Il donne alors cette consigne : « Déliez-le et laissez-le aller« (v.44) ! C’est dans l’amour que la vie prend sa source. Nous sommes responsables de la résurrection des autres chaque fois que nous refusons de les confiner dans des étiquettes, les aidons à rebondir, à sourire, à retrouver leur dignité et leur liberté intérieure. Nous sommes nous-mêmes appelés à sortir des tombeaux de notre indifférence, de la toute-puissance de notre ego, de notre manque de confiance en nous-mêmes, des charges de notre culpabilité, bref de toutes ces entraves et blessures enfouies qui nous volent la vie, en nous empêchant de vivre pleinement. Oui, celui qui n’est pas occupé à vivre est occupé à mourir ! Rendre la vie à l’autre et à soi-même, n’est-ce pas un signe que L’Esprit du Dieu vivant qui a ressuscité Jésus d’entre les morts habite en nous ?

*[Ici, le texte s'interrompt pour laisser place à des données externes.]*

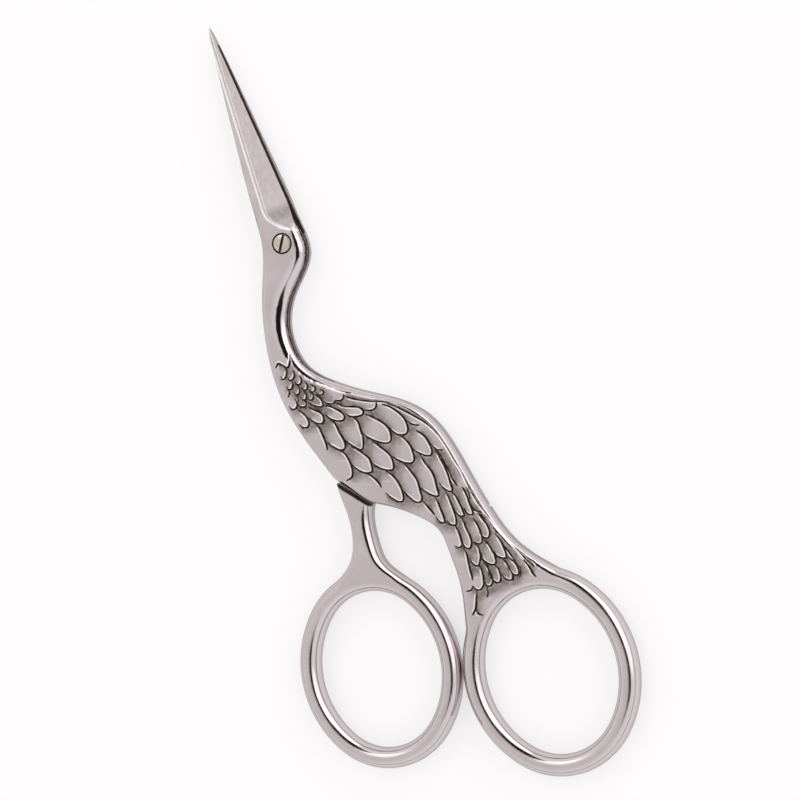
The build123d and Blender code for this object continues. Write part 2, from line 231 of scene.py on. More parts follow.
# The room: strengths, where 1 is white, and directions from the scissors
ROOM_COLOUR = (1.0, 0.965, 0.975)
ROOM_LEVEL = 1.0
SCREENS = [  # direction, angles in degrees where full and where gone, strength
    ((-0.35, 0.52, 0.78), 12, 20, 2.0), ((0.55, 0.8, 0.28), 18, 30, 2.0),
    ((0.775, 0.345, 0.53), 16, 26, 1.6), ((0.52, 0.36, 0.775), 9, 15, 2.15),
]
HORIZON_LEVEL = 0.2
HORIZON_SHARE = 0.7
HORIZON_FOOT, HORIZON_TOP = (-0.12, -0.02), (-0.2, -0.06)
GAP_LEVEL = 0.01
GAP_SIDE = Vector((-0.897, -0.285, 0.336))
GAP_MIDDLE = Vector((0.249, 0.301, 0.92))
GAP_NEAR, GAP_FAR = (-0.3, -0.19), (-0.26, -0.17)
GAP_FULL, GAP_GONE = 34, 41  # degrees from its middle

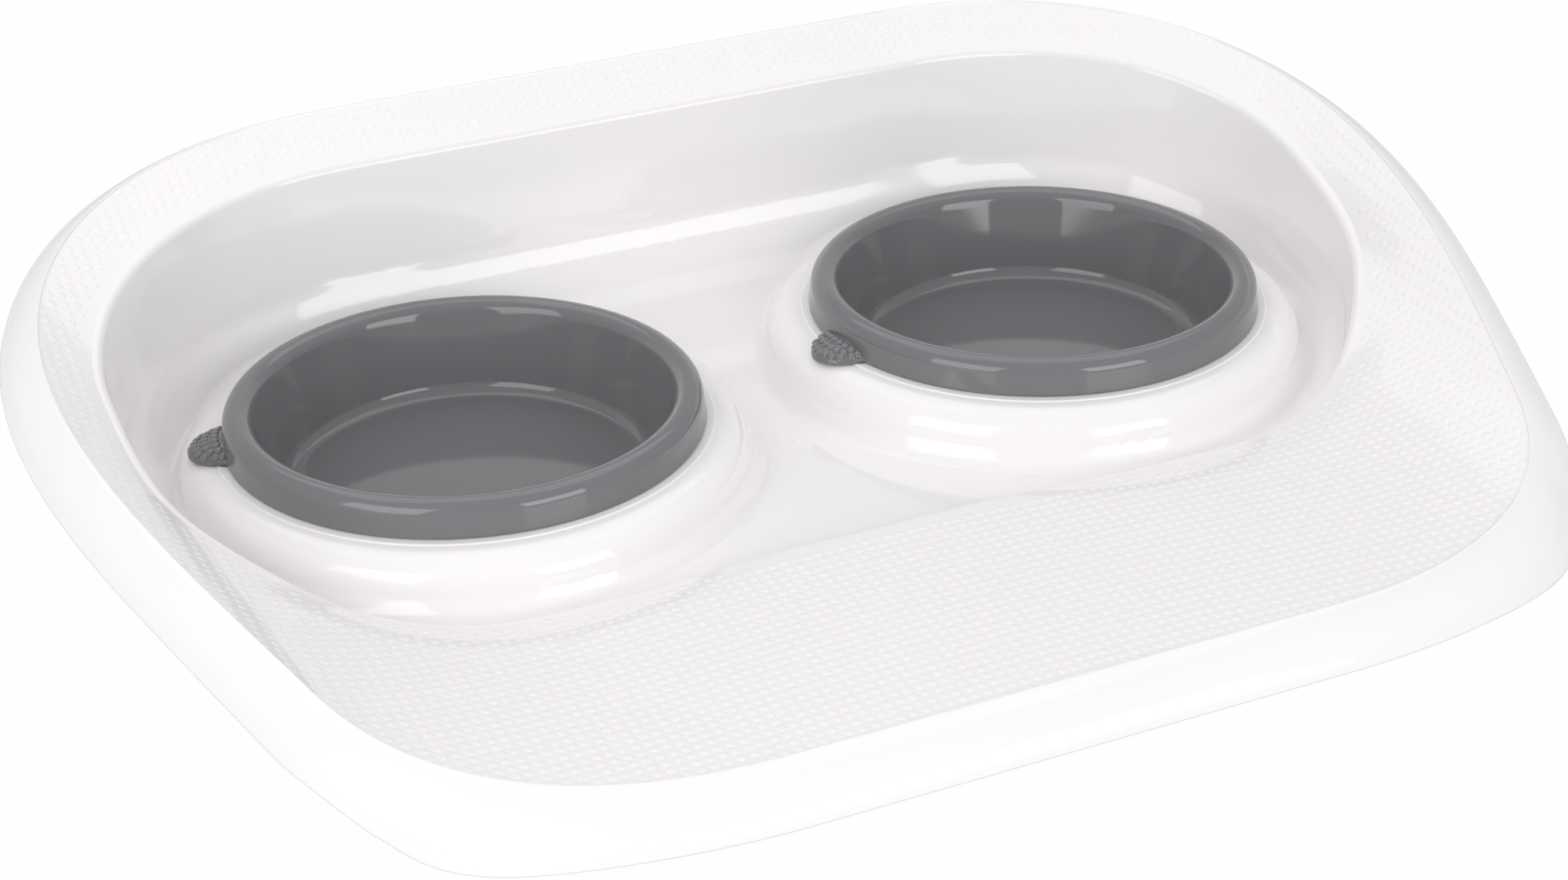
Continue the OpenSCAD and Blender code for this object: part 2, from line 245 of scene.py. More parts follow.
class Loft:
    """A surface drawn out ring by ring, by extruding its open edge and moving it."""

    def __init__(self, name: str, ring: Array, filled: bool = False) -> None:
        """Starts the surface with a ring of places in millimetres, which a face may close."""
        clear_selection()
        centre, reach = ring.mean(0), np.linalg.norm(ring - ring.mean(0), axis=1).max()
        bpy.ops.mesh.primitive_circle_add(
            vertices=len(ring), radius=reach * MM, location=Vector(centre * MM),
            fill_type="NGON" if filled else "NOTHING",
        )
        bpy.ops.object.transform_apply(location=True, rotation=False, scale=False)
        self.piece = bpy.context.active_object
        self.piece.name = self.piece.data.name = name
        bpy.ops.object.mode_set(mode="EDIT")
        bpy.ops.mesh.select_mode(type="VERT")
        bpy.ops.mesh.select_all(action="SELECT")
        mesh = bmesh.from_edit_mesh(self.piece.data)
        tag = mesh.verts.layers.int.new("ray")
        for i, v in enumerate(mesh.verts):
            v[tag] = i
        self.place(ring)

    def place(self, ring: Array) -> None:
        """Moves the selected ring to its places, given in millimetres."""
        mesh = bmesh.from_edit_mesh(self.piece.data)
        tag = mesh.verts.layers.int["ray"]
        for v in mesh.verts:
            if v.select:
                v.co = ring[v[tag]] * MM
        bmesh.update_edit_mesh(self.piece.data)

    def grow(self, ring: Array) -> None:
        """Extrudes the open edge and moves it to the next ring's places."""
        bpy.ops.mesh.extrude_region_move()
        self.place(ring)

    def keep_open(self, first: int) -> None:
        """Leaves only the stations below a number selected for the next rings."""
        mesh = bmesh.from_edit_mesh(self.piece.data)
        tag = mesh.verts.layers.int["ray"]
        for v in mesh.verts:
            if v.select and v[tag] >= first:
                v.select = False
        mesh.select_flush(False)
        bmesh.update_edit_mesh(self.piece.data)

    def close(self) -> None:
        """Fills the last ring with a face."""
        bpy.ops.mesh.edge_face_add()

    def done(self) -> Piece:
        """Leaves edit mode and returns the piece without its station numbers."""
        bpy.ops.object.mode_set(mode="OBJECT")
        layers = self.piece.data.attributes
        layers.remove(layers["ray"])
        return self.piece


def lathe(name: str, profile: Sequence[Pair], turns: int) -> Piece:
    """A round piece about the Z axis, drawn out of a circle by radius and height, ends closed."""
    way = np.linspace(0, 2 * math.pi, turns, endpoint=False)
    circle = np.stack([np.cos(way), np.sin(way), np.zeros(turns)], 1)
    rings = [circle * r + np.array([0, 0, z]) for r, z in profile]
    loft = Loft(name, rings[0], filled=True)
    for ring in rings[1:]:
        loft.grow(ring)
    loft.close()
    return loft.done()


# Materials


def linear(hex_colour: str) -> tuple[float, float, float, float]:
    """The linear and opaque colour of an sRGB value of six hex digits."""
    c = [int(hex_colour[i:i + 2], 16) / 255 for i in (0, 2, 4)]
    r, g, b = (v / 12.92 if v <= 0.04045 else ((v + 0.055) / 1.055) ** 2.4 for v in c)
    return (r, g, b, 1.0)


def add_node(
    tree: Tree, kind: str, links: dict[str, Socket] | None = None,
    inputs: dict[str, object] | None = None, **settings: object,
) -> Node:
    """Adds one node with its settings, input values and links.

    Args:
        tree: The node tree.
        kind: The node's type name, without "ShaderNode".
        links: Output sockets to link, by the name of the input.
        inputs: Values of inputs, by name.
        settings: Properties of the node.
    """
    node = tree.nodes.new("ShaderNode" + kind)
    for key, value in settings.items():
        setattr(node, key, value)
    for key, value in (inputs or {}).items():
        node.inputs[key].default_value = value
    for key, socket in (links or {}).items():
        tree.links.new(socket, node.inputs[key])
    return node


def fresh_material(name: str) -> tuple[bpy.types.Material, Tree, Node]:
    """A new material, its empty tree and its output node."""
    material = bpy.data.materials.new(name)
    material.use_nodes = True
    tree = material.node_tree
    tree.nodes.clear()
    return material, tree, add_node(tree, "OutputMaterial")


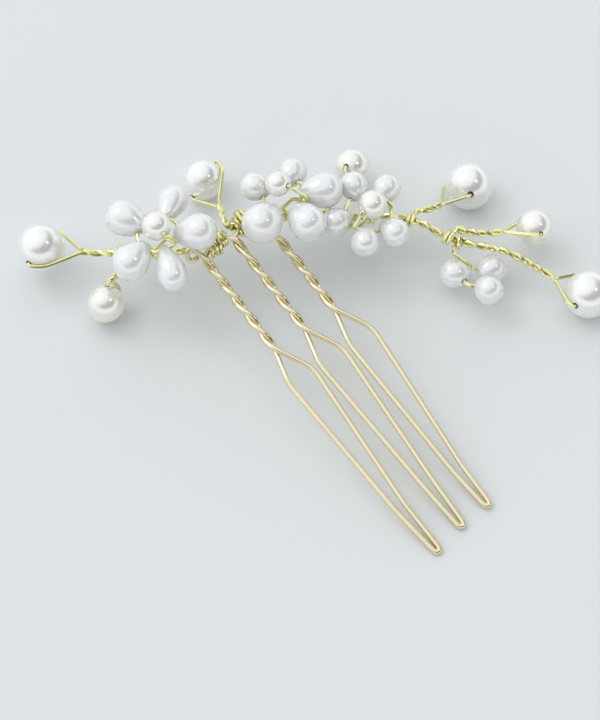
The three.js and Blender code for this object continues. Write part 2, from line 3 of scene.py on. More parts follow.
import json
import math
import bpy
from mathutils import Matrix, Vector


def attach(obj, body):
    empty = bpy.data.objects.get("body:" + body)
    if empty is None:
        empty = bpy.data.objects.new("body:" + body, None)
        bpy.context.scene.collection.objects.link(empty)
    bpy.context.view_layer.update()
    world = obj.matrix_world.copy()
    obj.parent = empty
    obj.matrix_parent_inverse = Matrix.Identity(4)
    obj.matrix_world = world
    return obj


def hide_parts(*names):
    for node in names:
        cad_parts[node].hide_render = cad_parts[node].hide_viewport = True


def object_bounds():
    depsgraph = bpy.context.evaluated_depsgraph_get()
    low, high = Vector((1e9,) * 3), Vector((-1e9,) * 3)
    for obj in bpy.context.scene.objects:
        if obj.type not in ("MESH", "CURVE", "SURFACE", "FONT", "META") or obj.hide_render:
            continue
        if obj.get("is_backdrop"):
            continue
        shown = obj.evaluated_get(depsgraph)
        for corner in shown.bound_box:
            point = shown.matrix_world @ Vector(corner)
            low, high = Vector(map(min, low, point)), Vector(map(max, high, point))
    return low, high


bl_info = {
    "name": "Decorative hair pin",
    "version": (1, 0, 0),
    "blender": (4, 5, 0),
    "location": "3D View > Sidebar > Hair pin",
    "description": "Makes the comb, stems, pearls and bead flowers of a hair pin",
    "category": "Add Mesh",
}

import bpy
from bpy.props import FloatProperty, FloatVectorProperty, PointerProperty
from mathutils import Matrix, Vector

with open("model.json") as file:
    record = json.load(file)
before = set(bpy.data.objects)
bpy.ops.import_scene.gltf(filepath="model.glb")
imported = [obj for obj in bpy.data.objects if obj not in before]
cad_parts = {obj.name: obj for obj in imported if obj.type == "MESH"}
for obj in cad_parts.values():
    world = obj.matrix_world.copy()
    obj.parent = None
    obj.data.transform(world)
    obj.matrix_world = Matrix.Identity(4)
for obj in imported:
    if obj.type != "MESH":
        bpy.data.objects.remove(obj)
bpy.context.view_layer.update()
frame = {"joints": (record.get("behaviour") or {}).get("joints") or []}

MM = 0.001
ROOT = "pin"
JOINTS = {joint["child"]: joint for joint in frame["joints"]}
Z = Vector((0, 0, 1))


# ------------------------------------------------------------ placement

# The layout below is in millimetres from the point where the pin was laid
# out. The frame's own origin is the middle of the footprint, so everything
# moves by the same step, found from one pearl.

def vec(*values):
    return Vector(values)


def unit(*values):
    return Vector(values).normalized()


FORK_LEFT = vec(-36, 16.5, 7)
LEFT_PEARL_OUT = unit(-0.98, 0.16, -0.07) * (4.0 + 2.8)
LAYOUT_STEP = Vector(JOINTS["pearl_left"]["pos_m"]) / MM - (FORK_LEFT + LEFT_PEARL_OUT)


def bead_place(node):
    """Centre of a bead's hole in layout millimetres, and the hole's direction."""
    joint = JOINTS[node]
    return Vector(joint["pos_m"]) / MM - LAYOUT_STEP, Vector(joint["axis"]).normalized()


# Comb, along its own plane: u on the spine, v down the prongs, n off its face
PRONG_PITCH = 6.1
SHANK_LENGTH = 19.5
SHANK_TWIST = 7.8
SHOULDER_RUN = 6.0
LOOP_WIDTH = 4.9
LOOP_SHIFT = 0.7
LEG_LENGTH = 27.0
NECK_WIDTH = 1.8
TIP_LENGTH = 7.8
TIP_WIDTH = 1.0
NECK_DRIFT = (0.3, 0.3, -0.4)
TIP_DRIFT = (0.8, 0.4, -0.2)
TIP_REACH = (1.4, 0.3, 0)
SPINE_RISE = 0.9
SPINE_CORNER = 0.9
EYE_RISE = 1.75
EYE_TURN = math.radians(315)
EYE_CROSSING = 1.05
EYE_RADIUS = 0.85
SPINE_HEIGHT = 9.0
COMB_YAW = math.radians(37)
COMB_START = vec(-10.69, 17.55, SPINE_HEIGHT)
COMB_LENGTH = SHANK_LENGTH + SHOULDER_RUN + LEG_LENGTH + TIP_LENGTH
COMB_SLOPE = math.asin((SPINE_HEIGHT - 0.4) / (COMB_LENGTH + max(TIP_REACH)))
COMB_U = vec(math.cos(COMB_YAW), math.sin(COMB_YAW), 0)
COMB_V = vec(COMB_U.y, -COMB_U.x, 0) * math.cos(COMB_SLOPE) - Z * math.sin(COMB_SLOPE)
COMB_N = COMB_V.cross(COMB_U).normalized()

BINDING_TURNS = 4
BINDING_PITCH = 0.72
OUTER_TURNS = 2.5
OUTER_PITCH = 0.8
LEFT_LEAN = 0.7
BINDING_SWELL = 1.15
COMB_RADIUS = 0.4
BINDING_START = 0.95
STEM_TWIST = 4.0
STRAND_GAP = 0.02
WRAP_TURNS = 1.6


def on_comb(u, v, n):
    return COMB_START + COMB_U * u + COMB_V * v + COMB_N * n


# ------------------------------------------------------------- settings

class HairPinSizes(bpy.types.PropertyGroup):
    comb_wire: FloatProperty(
        name="Comb wire", description="Diameter of the comb's wire",
        default=0.9 * MM, min=0.5 * MM, max=2 * MM, unit="LENGTH")
    craft_wire: FloatProperty(
        name="Craft wire", description="Diameter of the wire of stems and flowers",
        default=0.65 * MM, min=0.3 * MM, max=1 * MM, unit="LENGTH")
    pearl_hole: FloatProperty(
        name="Pearl hole", description="Diameter of the hole through a pearl",
        default=0.67 * MM, min=0.66 * MM, max=1.4 * MM, unit="LENGTH")
    leg_standoff: FloatProperty(
        name="Leg stand-off", description="Gap between a wire leg and the pearl it rounds",
        default=0.14 * MM, min=0.02 * MM, max=0.25 * MM, unit="LENGTH")


class HairPinColours(bpy.types.PropertyGroup):
    comb_gold: FloatVectorProperty(
        name="Comb gold", description="Champagne plating of the comb",
        subtype="COLOR", default=(0.84, 0.765, 0.55), min=0, max=1)
    craft_gold: FloatVectorProperty(
        name="Craft gold", description="Greener gold of the craft wire",
        subtype="COLOR", default=(0.84, 0.80, 0.44), min=0, max=1)
    white_pearl: FloatVectorProperty(
        name="White pearl", description="Coating of the white pearls",
        subtype="COLOR", default=(0.90, 0.91, 0.89), min=0, max=1)
    cream_pearl: FloatVectorProperty(
        name="Cream pearl", description="Coating of the cream pearls",
        subtype="COLOR", default=(0.90, 0.885, 0.835), min=0, max=1)
    drop_glass: FloatVectorProperty(
        name="Drop glass", description="Milky glass of the drop beads",
        subtype="COLOR", default=(0.92, 0.94, 0.95), min=0, max=1)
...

La Parole de Dieu nous interpelle à plus d’un sens
* »Celui que tu aimes est malade » (V.3) : c’est ma prière préférée quand on me recommande de prier pour un(e) malade. Par délicatesse, Marthe et Marie ne disent pas à Jésus ce qu’il doit faire. C’est comme la Vierge-Marie à Cana : » Ils n’ont plus de vin » (Jn 2, 3). On expose la situation … et on fait confiance !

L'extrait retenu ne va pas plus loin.